Sudden cardiac death
Douglas P Zipes, Hein J J Wellens · Review article
BlueRipple Assessment
This is a landmark — a 1998 Circulation review of sudden cardiac death by two titans of electrophysiology, and a document that helped shape how medicine confronts a problem that kills hundreds of thousands of Americans a year, often as the very first sign of heart disease.
Its enduring lessons: sudden cardiac death accounts for roughly half of cardiovascular mortality and most victims have underlying coronary disease; among drugs, only beta-blockers and amiodarone reduce it (some antiarrhythmics make it worse); the implantable defibrillator beats drugs for those who’ve survived a cardiac arrest; and — a “risk paradox” still central today — the small high-risk groups are easy to find but generate few total events, while the large low-risk population produces most of the deaths. The authors’ call for automated defibrillators “as common as fire extinguishers” reads as prophecy.
The practical takeaway is mostly historical now: this captured the field at the dawn of the ICD era and the public-access-defibrillation movement that followed.

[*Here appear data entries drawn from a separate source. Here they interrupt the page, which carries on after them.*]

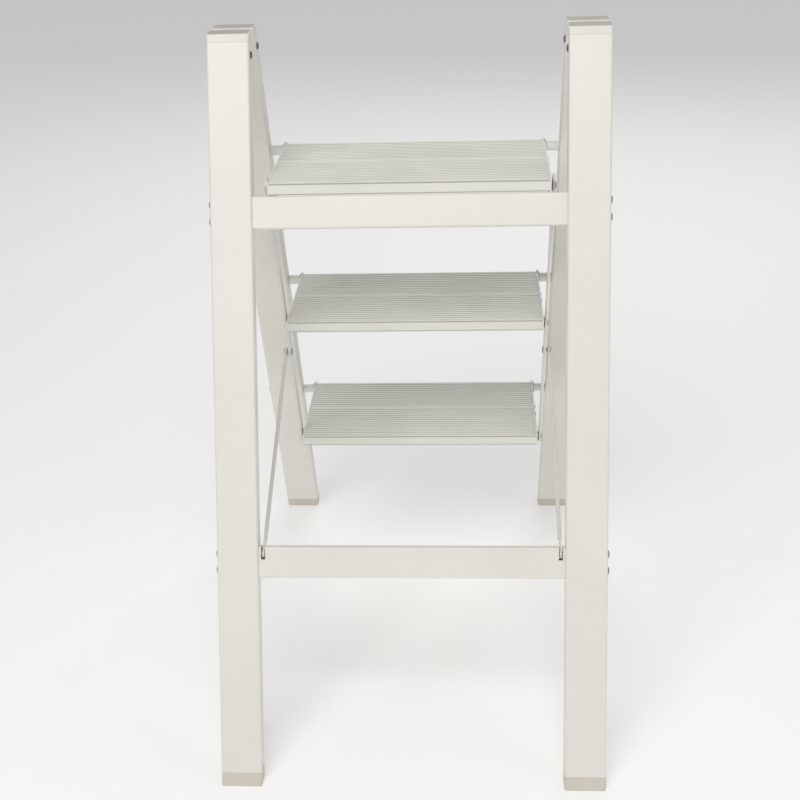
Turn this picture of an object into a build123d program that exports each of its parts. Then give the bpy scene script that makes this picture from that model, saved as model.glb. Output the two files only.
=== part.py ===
from build123d import *
import os
from math import cos, sin, tan, radians

# A folding step stool with three treads. Two equal leaning frames meet at a hinge axis
# along X: the step frame leans to +Y (the climbing side), the support frame to -Y.
# Millimetres, +Z up, the origin on the floor under the middle of the stool.

# ---------------------------------------------------------------- whole stool
overall_width = 470.0        # over the legs
overall_height = 838.0       # floor to the top of the hinge heads
lean = 21.77                 # angle of each frame from upright, degrees
head_gap = 10.5              # between the two frames at the very top
first_tread_height = 265.5   # floor to the standing surface of the bottom tread
tread_rise = 206.55          # from one standing surface to the next

# ---------------------------------------------------------------- fits
slip = 0.05                  # radial clearance of a pin or screw in its hole
drive = 0.01                 # radial clearance of a pin that is pressed in
plug_fit = 0.15              # clearance around a plastic plug in a leg
end_fit = 0.1                # end clearance of a piece that is held between the legs
part_gap = 0.3               # between pieces that move past each other

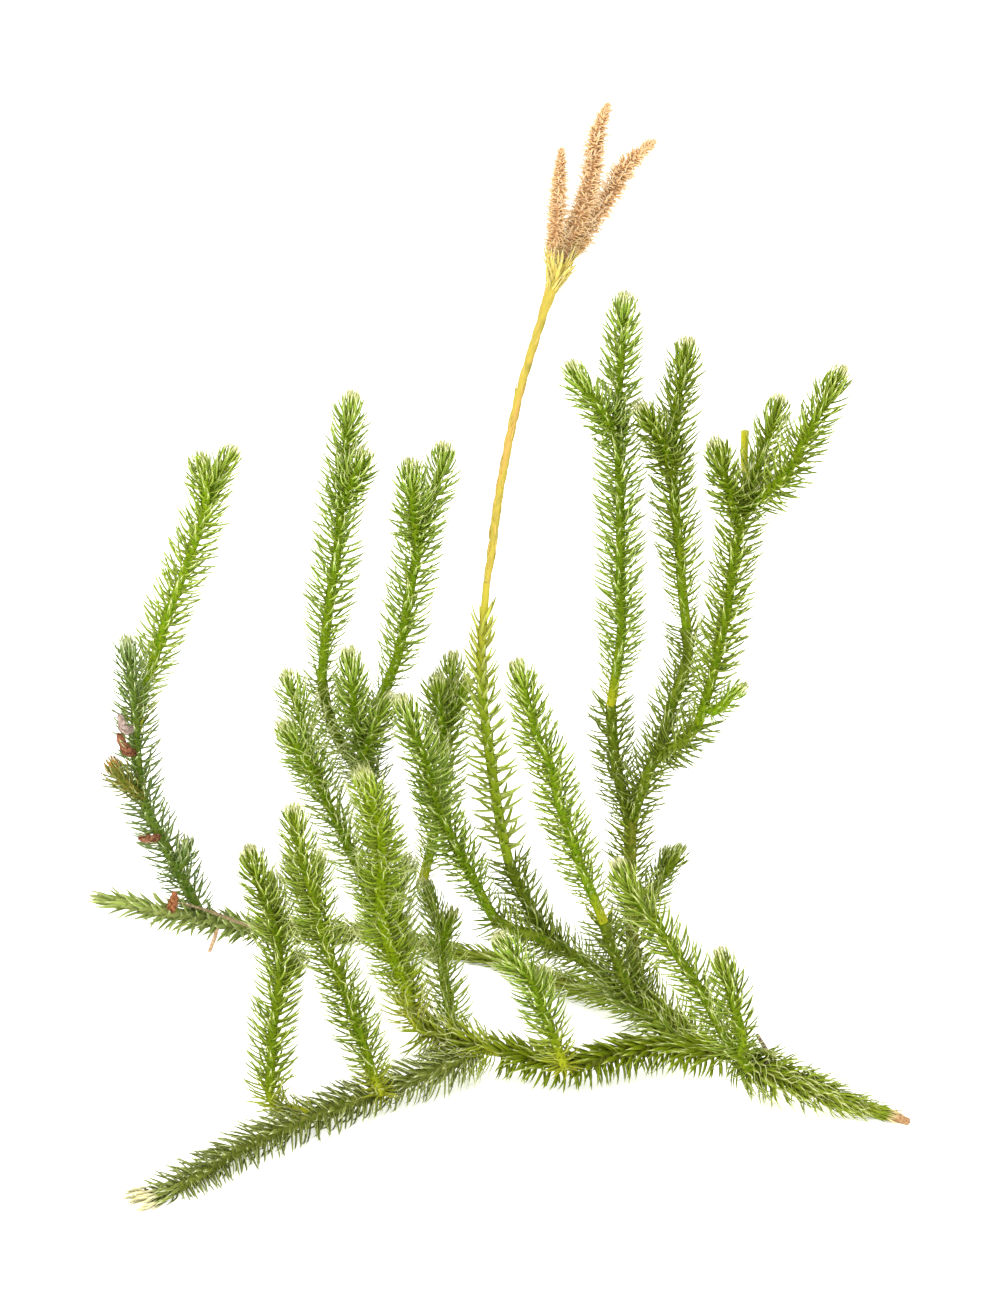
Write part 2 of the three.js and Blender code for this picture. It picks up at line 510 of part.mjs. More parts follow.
// A cone: a core whose surface rises into rows of overlapping scales, set alternately
const coneRadius = (cone) => (share) => cone.radius * (1 - CONE_TAPER * Math.pow(share, 3))
function coneSolid(cone) {
  const curve = curveOf(cone.path)
  const count = Math.round(curve.getLength() / SCALE_STEP)
  const places = Array.from({ length: count + 1 }, (_, i) => curve.getUtoTmapping(i / count))
  const isScale = (j, i) => (j + i) % 2 === 0 && i > 0 && i < count
  const radiusAt = (share, j, i) =>
    coneRadius(cone)(share) * (isScale(j, i) ? 1 + SCALE_RISE : 1 - SCALE_RISE / 2)
  const liftAt = (j, i) => (isScale(j, i) ? SCALE_STEP * SCALE_LIFT : 0)
  return tube(rings(framesAt(curve, places), SCALE_SIDES, radiusAt, liftAt))
}

const meshes = {}
function addMesh(name, solid, colour) {
  const [hex, roughness] = COLOURS[colour]
  const material = new THREE.MeshStandardMaterial({ color: hex, roughness, metalness: 0 })
  const mesh = new THREE.Mesh(geometryOf(solid), material)
  mesh.name = name
  meshes[name] = mesh
}

const radiiAlong = (radii) => (share) => {
  const place = share * (radii.length - 1)
  const i = Math.min(radii.length - 2, Math.floor(place))
  return mix(radii[i], radii[i + 1], place - i)
}

// What the neighbours are cut back with: each node's cores, wider by the gap
const wide = {}
const FLOOR = solidOf(new THREE.BoxGeometry(400, 400, 40).translate(0, 0, -20))
function seated(solid, parents) {
  const cut = parents.reduce((rest, parent) => rest.subtract(wide[parent]), solid).subtract(FLOOR)
  return cut.decompose().reduce((most, scrap) => (scrap.volume() > most.volume() ? scrap : most))
}
const joined = (solids) => solids.reduce((all, one) => all.add(one))

const spines = {}
for (const [name, node] of Object.entries(STEMS)) {
  const radiusAt = (share) => coreRadius(node, share)
  spines[name] = node.stems.map(spineOf)
  wide[name] = joined(spines[name].map((spine) => core(spine, radiusAt, GAP)))
  spines[name].forEach((spine) => noteCore(name, spine, radiusAt))
}
const stalkSpine = spineOf(STALK.path)
const stalkRadius = radiiAlong(STALK.radii)
wide.stalk = core(stalkSpine, stalkRadius, GAP)
noteCore('stalk', stalkSpine, stalkRadius)
for (const [name, cone] of Object.entries(CONES)) {
  const reach = (1 + SCALE_RISE) / Math.cos(Math.PI / RANKS)
  wide[name] = core(spineOf(cone.path), (share) => coneRadius(cone)(share) * reach, GAP)
}
for (const [name, thing] of Object.entries(SMALL_THINGS)) {
  noteCore(name, spineOf(thing.path), radiiAlong(thing.radii))
}

for (const [name, node] of Object.entries(STEMS)) {
  const radiusAt = (share) => coreRadius(node, share)
  const cores = spines[name].map((spine) => core(spine, radiusAt))
  const leaves = node.leafless ? [] : spines[name].flatMap((spine) => leavesAlong(name, node, spine, radiusAt))
  const whole = joined([...cores, ...leaves.map(([root, tip]) => needle(root, tip))])
  addMesh(name, seated(whole, node.grows_from ?? []), node.colour)
}
const scales = leavesAlong('stalk', STALK, stalkSpine, stalkRadius)
const stalk = joined([core(stalkSpine, stalkRadius), ...scales.map(([root, tip]) => needle(root, tip))])
addMesh('stalk', seated(stalk, ['leafy_stalk']), 'stalk_yellow')
for (const [name, cone] of Object.entries(CONES)) {
  addMesh(name, seated(coneSolid(cone), cone.rests_on), 'cone_tan')
}
for (const [name, thing] of Object.entries(SMALL_THINGS)) {
  const solid = core(spineOf(thing.path), radiiAlong(thing.radii))
  addMesh(name, seated(solid, thing.grows_from), thing.colour)
}

const plant = new THREE.Group()
plant.add(...Object.values(meshes))
export default plant
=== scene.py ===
"""A picked sprig of creeping clubmoss, dressed over its solids: fine curved leaves that end in hairs, a bare
yellow stalk with three scaly cones, and the small brown things that grow on its stems."""
import math
import random

import bpy
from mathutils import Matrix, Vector


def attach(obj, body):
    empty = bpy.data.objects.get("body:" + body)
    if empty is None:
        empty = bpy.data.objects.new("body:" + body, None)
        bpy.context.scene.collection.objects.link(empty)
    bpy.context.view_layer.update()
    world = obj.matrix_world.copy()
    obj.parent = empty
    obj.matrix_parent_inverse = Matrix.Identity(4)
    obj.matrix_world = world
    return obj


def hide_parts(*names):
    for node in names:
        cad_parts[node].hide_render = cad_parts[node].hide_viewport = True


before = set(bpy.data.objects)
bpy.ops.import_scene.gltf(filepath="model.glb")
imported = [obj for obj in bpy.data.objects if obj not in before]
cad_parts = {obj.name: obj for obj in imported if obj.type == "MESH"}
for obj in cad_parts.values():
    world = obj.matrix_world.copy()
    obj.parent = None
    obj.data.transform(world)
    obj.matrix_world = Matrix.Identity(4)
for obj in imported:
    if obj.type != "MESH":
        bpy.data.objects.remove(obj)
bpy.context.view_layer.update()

# Places are given in mm as the plant is seen from the front, 25 degrees above the floor:
# (across, up, back), with up measured in the view and back along the floor. Blender's units are metres.
MM = 0.001
VIEW_TILT = math.radians(25)
MIDDLE = dict(across=-0.4, back=64.5)

# The photograph's frame, and what one of its pixels spans at the plant
PHOTO_WIDTH = 1000
PHOTO_HEIGHT = 1293
PIXEL_MM = 0.22
PHOTO_ZERO = (497, 1205)
PHOTO_CENTRE_BACK = 78.3
CAMERA_DISTANCE = 6.0
SENSOR_MM = 36

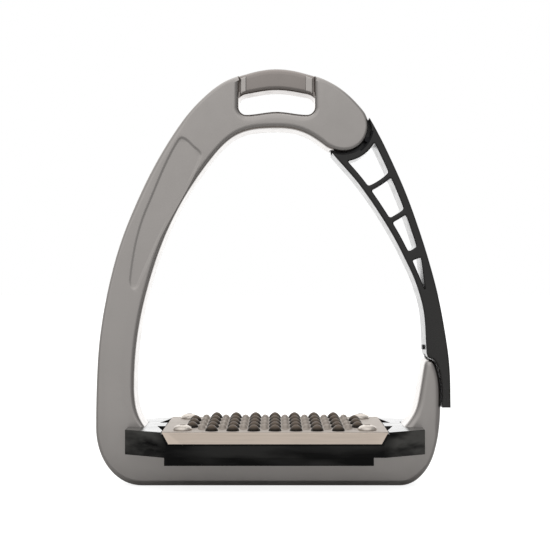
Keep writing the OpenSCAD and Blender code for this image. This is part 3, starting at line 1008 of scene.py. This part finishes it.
def area_light(name, place, target, size, power):
    """A rectangular light that faces a target."""
    data = bpy.data.lights.new(name, "AREA")
    data.shape = "RECTANGLE"
    data.size, data.size_y = size
    data.energy = power
    light = bpy.data.objects.new(name, data)
    bpy.context.scene.collection.objects.link(light)
    light.location = place
    light.rotation_euler = (Vector(target) - Vector(place)).to_track_quat("-Z", "Y").to_euler()


def studio_world():
    """Plain white to the camera. As light: a bright backdrop, and a soft fall-off to the right
    and below."""
    world = bpy.data.worlds.new("studio")
    bpy.context.scene.world = world
    world.use_nodes = True
    tree = world.node_tree
    link = tree.links.new
    tree.nodes.clear()

    def add(kind, **values):
        made = tree.nodes.new("ShaderNode" + kind)
        for key, value in values.items():
            setattr(made, key, value)
        return made

    def combine(operation, a, b):
        made = add("Math", operation=operation)
        link(a, made.inputs[0])
        link(b, made.inputs[1])
        return made.outputs[0]

    way = add("SeparateXYZ")
    link(add("TexCoord").outputs["Generated"], way.inputs[0])
    x, y, z = way.outputs
    behind = combine("MULTIPLY", ramp(tree, y, 0.25, 0.92, 0.0, 1.15),
                     ramp(tree, z, 0.05, 0.45, 1.0, 0.3))
    sides = combine("MULTIPLY", ramp(tree, x, 0.9, 0.15, 0.43, 1.17),
                    ramp(tree, x, -1.0, -0.5, 0.6, 1.0))
    across = combine("MULTIPLY", sides, ramp(tree, z, -0.55, 0.4, 0.35, 0.98))
    total = combine("ADD", behind, across)
    light, white = add("Background"), add("Background")
    for shown in (light, white):
        shown.inputs["Color"].default_value = (1, 1, 1, 1)
    link(total, light.inputs["Strength"])
    mix = add("MixShader")
    link(add("LightPath").outputs["Is Camera Ray"], mix.inputs[0])
    link(light.outputs[0], mix.inputs[1])
    link(white.outputs[0], mix.inputs[2])
    link(mix.outputs[0], add("OutputWorld").inputs[0])


stage_floor("studio_floor_front", FLOOR_FRONT, 0.0, True)
stage_floor("studio_floor_back", 0.0, FLOOR_BACK, False)
studio_world()
area_light("overhead", (0, 0.15, 0.95), (0, 0, 0.05), (1.2, 0.9), 1.0)
bpy.context.scene.view_settings.view_transform = "Standard"

eye = bpy.data.cameras.new("camera")
eye.sensor_width = 36
eye.lens = LENS
camera = bpy.data.objects.new("camera", eye)
camera.location = CAMERA_AT
camera.rotation_euler = (math.pi / 2, 0, 0)
bpy.context.scene.collection.objects.link(camera)
bpy.context.scene.camera = camera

We rate the evidence high for its stature: foundational, enormously cited, from the field’s leading authorities — though now over a quarter-century old, with much since (MADIT-II, SCD-HeFT, wearable defibrillators, arrhythmia genetics) built atop it. Its clinical significance is high as the framework that shaped modern sudden-death prevention, even as the specifics have advanced. A fitting capstone: the ultimate stake behind everything this library is about — preventing the heart attack you don’t see coming.
The original source
Zipes DP, Wellens HJ. Sudden cardiac death. Circulation. 1998 Nov 24;98(21):2334-51. doi: 10.1161/01.cir.98.21.2334.